The task:
Give the entries again exactly, every one of them.

── Exercise input

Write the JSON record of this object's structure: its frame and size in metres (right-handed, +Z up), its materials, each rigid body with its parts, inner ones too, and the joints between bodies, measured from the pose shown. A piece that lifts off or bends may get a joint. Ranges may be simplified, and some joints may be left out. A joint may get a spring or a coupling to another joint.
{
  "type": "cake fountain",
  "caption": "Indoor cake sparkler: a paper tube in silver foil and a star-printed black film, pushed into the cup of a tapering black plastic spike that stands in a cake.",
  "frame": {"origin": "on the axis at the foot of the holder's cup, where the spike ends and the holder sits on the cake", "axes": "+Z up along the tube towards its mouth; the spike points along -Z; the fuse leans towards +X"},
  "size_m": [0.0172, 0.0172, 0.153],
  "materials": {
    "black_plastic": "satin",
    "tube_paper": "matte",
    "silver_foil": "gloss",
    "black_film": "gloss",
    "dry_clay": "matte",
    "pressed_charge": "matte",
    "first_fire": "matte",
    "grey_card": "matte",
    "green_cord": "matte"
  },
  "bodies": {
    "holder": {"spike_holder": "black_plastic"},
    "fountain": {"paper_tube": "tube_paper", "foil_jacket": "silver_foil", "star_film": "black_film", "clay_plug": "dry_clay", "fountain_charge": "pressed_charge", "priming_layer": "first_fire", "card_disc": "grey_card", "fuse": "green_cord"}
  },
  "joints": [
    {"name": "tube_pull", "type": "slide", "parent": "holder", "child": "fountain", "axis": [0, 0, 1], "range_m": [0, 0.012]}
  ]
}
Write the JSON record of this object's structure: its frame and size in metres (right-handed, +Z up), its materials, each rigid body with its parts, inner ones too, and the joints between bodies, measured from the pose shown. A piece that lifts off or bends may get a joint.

────

Solution for this task:
Write the JSON record of this object's structure: its frame and size in metres (right-handed, +Z up), its materials, each rigid body with its parts, inner ones too, and the joints between bodies, measured from the pose shown. A piece that lifts off or bends may get a joint. Ranges may be simplified, and some joints may be left out. A joint may get a spring or a coupling to another joint.
{
  "type": "cake fountain",
  "caption": "Indoor cake sparkler: a paper tube in silver foil and a star-printed black film, pushed into the cup of a tapering black plastic spike that stands in a cake.",
  "frame": {"origin": "on the axis at the foot of the holder's cup, where the spike ends and the holder sits on the cake", "axes": "+Z up along the tube towards its mouth; the spike points along -Z; the fuse leans towards +X"},
  "size_m": [0.0172, 0.0172, 0.153],
  "materials": {
    "black_plastic": "satin",
    "tube_paper": "matte",
    "silver_foil": "gloss",
    "black_film": "gloss",
    "dry_clay": "matte",
    "pressed_charge": "matte",
    "first_fire": "matte",
    "grey_card": "matte",
    "green_cord": "matte"
  },
  "bodies": {
    "holder": {"spike_holder": "black_plastic"},
    "fountain": {"paper_tube": "tube_paper", "foil_jacket": "silver_foil", "star_film": "black_film", "clay_plug": "dry_clay", "fountain_charge": "pressed_charge", "priming_layer": "first_fire", "card_disc": "grey_card", "fuse": "green_cord"}
  },
  "joints": [
    {"name": "tube_pull", "type": "slide", "parent": "holder", "child": "fountain", "axis": [0, 0, 1], "range_m": [0, 0.012]}
  ]
}
Write the JSON record of this object's structure: its frame and size in metres (right-handed, +Z up), its materials, each rigid body with its parts, inner ones too, and the joints between bodies, measured from the pose shown. A piece that lifts off or bends may get a joint.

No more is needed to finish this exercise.